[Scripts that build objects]
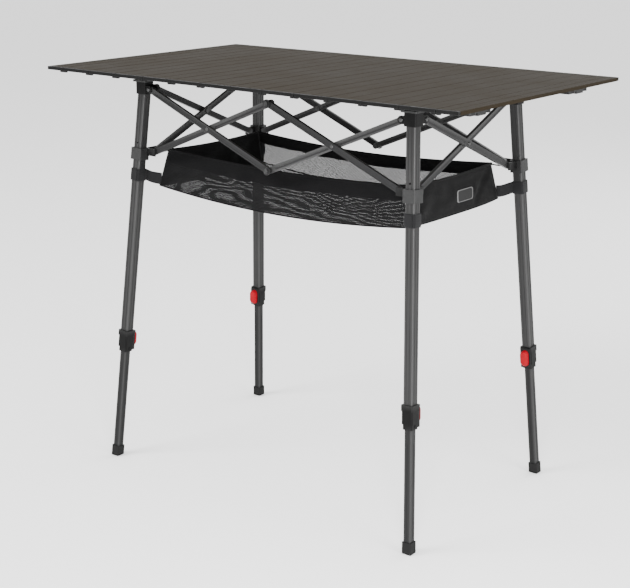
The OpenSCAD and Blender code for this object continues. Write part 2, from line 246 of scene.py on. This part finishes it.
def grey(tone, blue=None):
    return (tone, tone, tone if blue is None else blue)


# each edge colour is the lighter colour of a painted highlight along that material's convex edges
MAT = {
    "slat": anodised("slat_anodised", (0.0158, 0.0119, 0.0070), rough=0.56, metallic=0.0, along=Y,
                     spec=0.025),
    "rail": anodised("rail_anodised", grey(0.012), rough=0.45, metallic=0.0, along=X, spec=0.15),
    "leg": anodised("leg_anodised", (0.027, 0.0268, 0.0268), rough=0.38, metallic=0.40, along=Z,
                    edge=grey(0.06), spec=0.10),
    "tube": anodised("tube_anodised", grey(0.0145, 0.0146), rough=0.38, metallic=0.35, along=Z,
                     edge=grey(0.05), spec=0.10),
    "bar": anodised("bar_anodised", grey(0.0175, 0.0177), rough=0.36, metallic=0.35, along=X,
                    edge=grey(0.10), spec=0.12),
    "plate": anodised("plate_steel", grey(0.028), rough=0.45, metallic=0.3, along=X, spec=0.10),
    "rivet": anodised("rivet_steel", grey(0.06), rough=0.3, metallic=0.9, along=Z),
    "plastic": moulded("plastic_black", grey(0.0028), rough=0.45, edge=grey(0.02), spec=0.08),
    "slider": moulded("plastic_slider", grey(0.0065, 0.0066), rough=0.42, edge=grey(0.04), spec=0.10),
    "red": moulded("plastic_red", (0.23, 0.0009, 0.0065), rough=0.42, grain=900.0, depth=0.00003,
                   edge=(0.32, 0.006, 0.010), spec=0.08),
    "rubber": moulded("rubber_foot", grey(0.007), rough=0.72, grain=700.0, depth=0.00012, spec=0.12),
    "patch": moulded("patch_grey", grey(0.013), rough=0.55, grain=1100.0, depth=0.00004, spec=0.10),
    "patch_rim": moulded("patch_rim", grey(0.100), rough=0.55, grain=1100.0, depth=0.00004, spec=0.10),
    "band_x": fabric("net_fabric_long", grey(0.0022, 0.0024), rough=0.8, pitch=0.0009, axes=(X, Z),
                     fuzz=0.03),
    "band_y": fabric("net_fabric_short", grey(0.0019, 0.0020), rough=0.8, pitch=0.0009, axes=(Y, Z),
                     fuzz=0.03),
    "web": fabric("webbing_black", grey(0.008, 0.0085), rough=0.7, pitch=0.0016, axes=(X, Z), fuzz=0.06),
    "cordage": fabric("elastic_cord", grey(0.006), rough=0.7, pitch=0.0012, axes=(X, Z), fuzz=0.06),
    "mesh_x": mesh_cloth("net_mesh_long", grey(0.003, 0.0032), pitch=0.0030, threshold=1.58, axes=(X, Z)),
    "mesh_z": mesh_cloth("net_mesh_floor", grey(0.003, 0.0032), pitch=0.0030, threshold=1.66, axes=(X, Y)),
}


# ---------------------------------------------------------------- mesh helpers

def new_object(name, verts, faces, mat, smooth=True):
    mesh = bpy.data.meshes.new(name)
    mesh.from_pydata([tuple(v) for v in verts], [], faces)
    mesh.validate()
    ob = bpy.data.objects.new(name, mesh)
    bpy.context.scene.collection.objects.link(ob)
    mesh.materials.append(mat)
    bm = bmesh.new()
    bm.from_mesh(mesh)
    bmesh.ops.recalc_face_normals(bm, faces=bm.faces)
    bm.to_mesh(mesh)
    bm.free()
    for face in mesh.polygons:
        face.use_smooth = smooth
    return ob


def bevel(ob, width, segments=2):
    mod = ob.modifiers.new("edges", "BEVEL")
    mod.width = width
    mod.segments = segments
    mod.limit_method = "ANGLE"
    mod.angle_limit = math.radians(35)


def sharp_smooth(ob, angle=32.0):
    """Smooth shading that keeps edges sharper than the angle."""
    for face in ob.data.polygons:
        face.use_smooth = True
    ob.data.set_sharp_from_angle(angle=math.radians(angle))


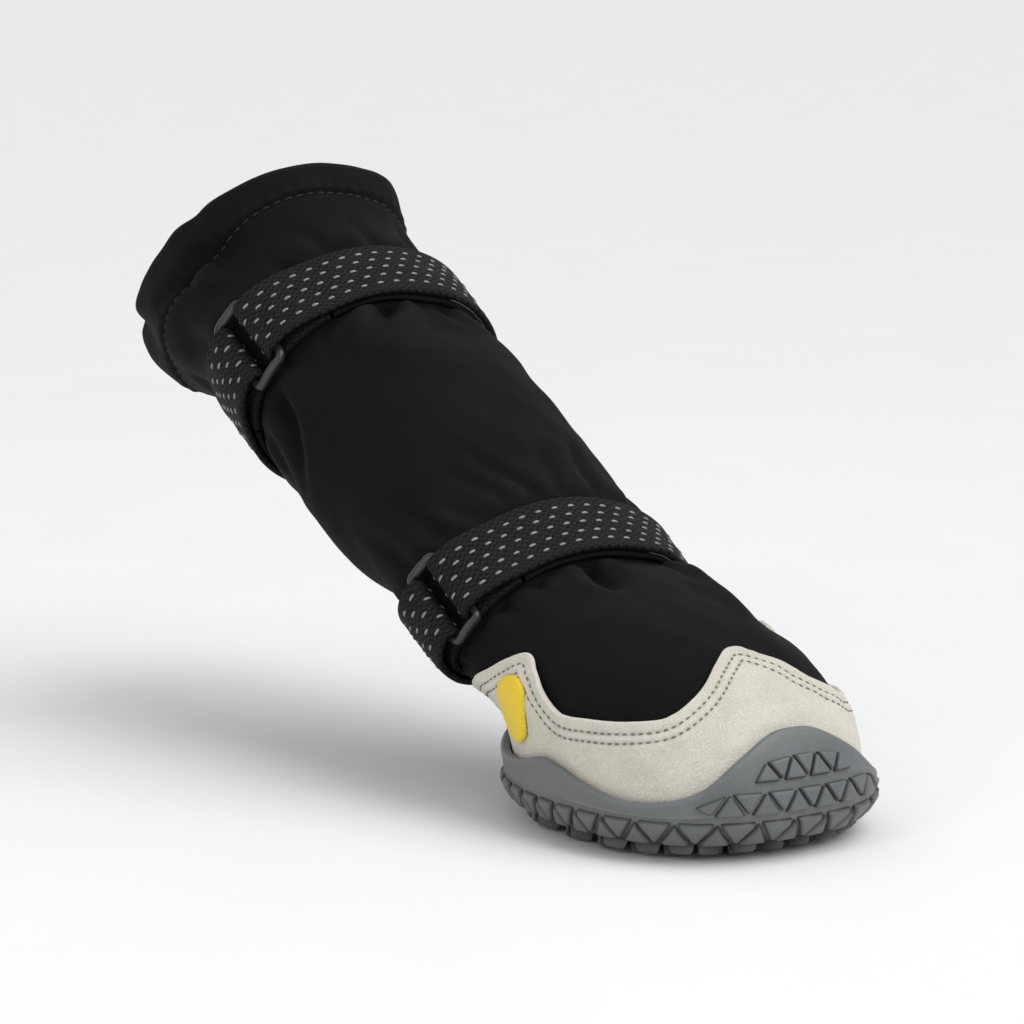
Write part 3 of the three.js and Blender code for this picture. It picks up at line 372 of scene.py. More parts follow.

■ **Problem**: Recopy all the lines exactly as they appear.

■ **The response**:
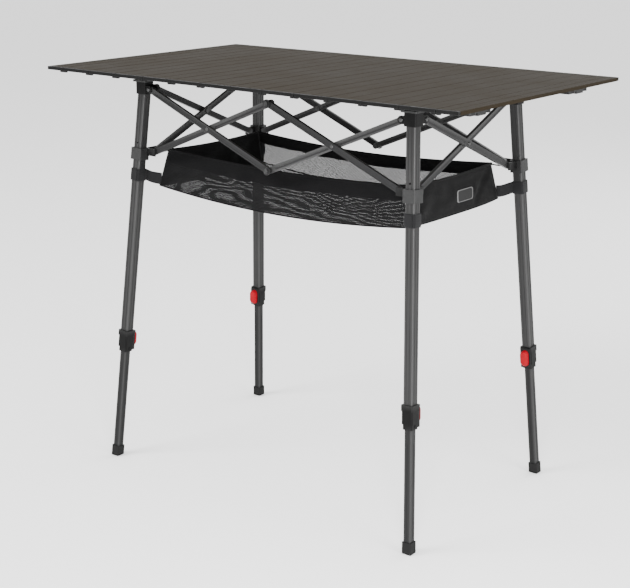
The OpenSCAD and Blender code for this object continues. Write part 2, from line 246 of scene.py on. This part finishes it.
def grey(tone, blue=None):
    return (tone, tone, tone if blue is None else blue)


# each edge colour is the lighter colour of a painted highlight along that material's convex edges
MAT = {
    "slat": anodised("slat_anodised", (0.0158, 0.0119, 0.0070), rough=0.56, metallic=0.0, along=Y,
                     spec=0.025),
    "rail": anodised("rail_anodised", grey(0.012), rough=0.45, metallic=0.0, along=X, spec=0.15),
    "leg": anodised("leg_anodised", (0.027, 0.0268, 0.0268), rough=0.38, metallic=0.40, along=Z,
                    edge=grey(0.06), spec=0.10),
    "tube": anodised("tube_anodised", grey(0.0145, 0.0146), rough=0.38, metallic=0.35, along=Z,
                     edge=grey(0.05), spec=0.10),
    "bar": anodised("bar_anodised", grey(0.0175, 0.0177), rough=0.36, metallic=0.35, along=X,
                    edge=grey(0.10), spec=0.12),
    "plate": anodised("plate_steel", grey(0.028), rough=0.45, metallic=0.3, along=X, spec=0.10),
    "rivet": anodised("rivet_steel", grey(0.06), rough=0.3, metallic=0.9, along=Z),
    "plastic": moulded("plastic_black", grey(0.0028), rough=0.45, edge=grey(0.02), spec=0.08),
    "slider": moulded("plastic_slider", grey(0.0065, 0.0066), rough=0.42, edge=grey(0.04), spec=0.10),
    "red": moulded("plastic_red", (0.23, 0.0009, 0.0065), rough=0.42, grain=900.0, depth=0.00003,
                   edge=(0.32, 0.006, 0.010), spec=0.08),
    "rubber": moulded("rubber_foot", grey(0.007), rough=0.72, grain=700.0, depth=0.00012, spec=0.12),
    "patch": moulded("patch_grey", grey(0.013), rough=0.55, grain=1100.0, depth=0.00004, spec=0.10),
    "patch_rim": moulded("patch_rim", grey(0.100), rough=0.55, grain=1100.0, depth=0.00004, spec=0.10),
    "band_x": fabric("net_fabric_long", grey(0.0022, 0.0024), rough=0.8, pitch=0.0009, axes=(X, Z),
                     fuzz=0.03),
    "band_y": fabric("net_fabric_short", grey(0.0019, 0.0020), rough=0.8, pitch=0.0009, axes=(Y, Z),
                     fuzz=0.03),
    "web": fabric("webbing_black", grey(0.008, 0.0085), rough=0.7, pitch=0.0016, axes=(X, Z), fuzz=0.06),
    "cordage": fabric("elastic_cord", grey(0.006), rough=0.7, pitch=0.0012, axes=(X, Z), fuzz=0.06),
    "mesh_x": mesh_cloth("net_mesh_long", grey(0.003, 0.0032), pitch=0.0030, threshold=1.58, axes=(X, Z)),
    "mesh_z": mesh_cloth("net_mesh_floor", grey(0.003, 0.0032), pitch=0.0030, threshold=1.66, axes=(X, Y)),
}


# ---------------------------------------------------------------- mesh helpers

def new_object(name, verts, faces, mat, smooth=True):
    mesh = bpy.data.meshes.new(name)
    mesh.from_pydata([tuple(v) for v in verts], [], faces)
    mesh.validate()
    ob = bpy.data.objects.new(name, mesh)
    bpy.context.scene.collection.objects.link(ob)
    mesh.materials.append(mat)
    bm = bmesh.new()
    bm.from_mesh(mesh)
    bmesh.ops.recalc_face_normals(bm, faces=bm.faces)
    bm.to_mesh(mesh)
    bm.free()
    for face in mesh.polygons:
        face.use_smooth = smooth
    return ob


def bevel(ob, width, segments=2):
    mod = ob.modifiers.new("edges", "BEVEL")
    mod.width = width
    mod.segments = segments
    mod.limit_method = "ANGLE"
    mod.angle_limit = math.radians(35)


def sharp_smooth(ob, angle=32.0):
    """Smooth shading that keeps edges sharper than the angle."""
    for face in ob.data.polygons:
        face.use_smooth = True
    ob.data.set_sharp_from_angle(angle=math.radians(angle))


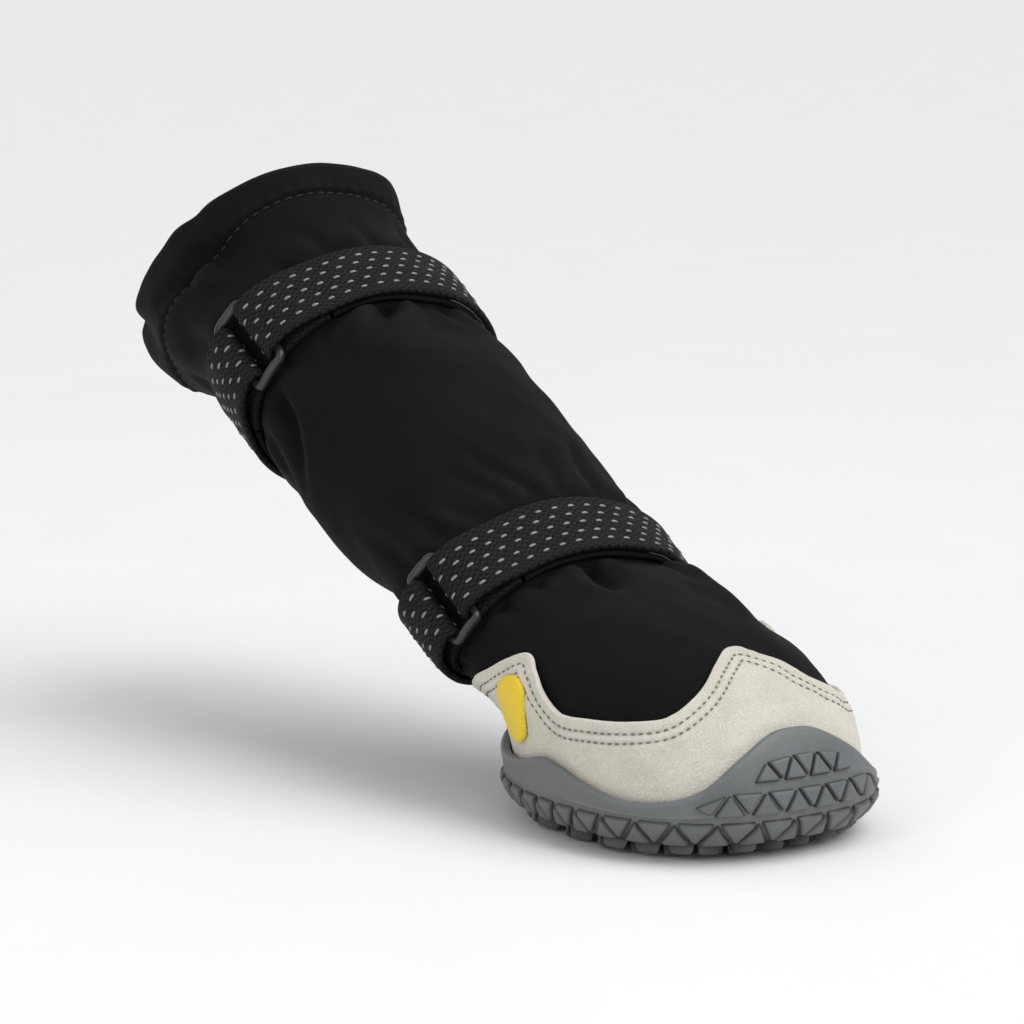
Write part 3 of the three.js and Blender code for this picture. It picks up at line 372 of scene.py. More parts follow.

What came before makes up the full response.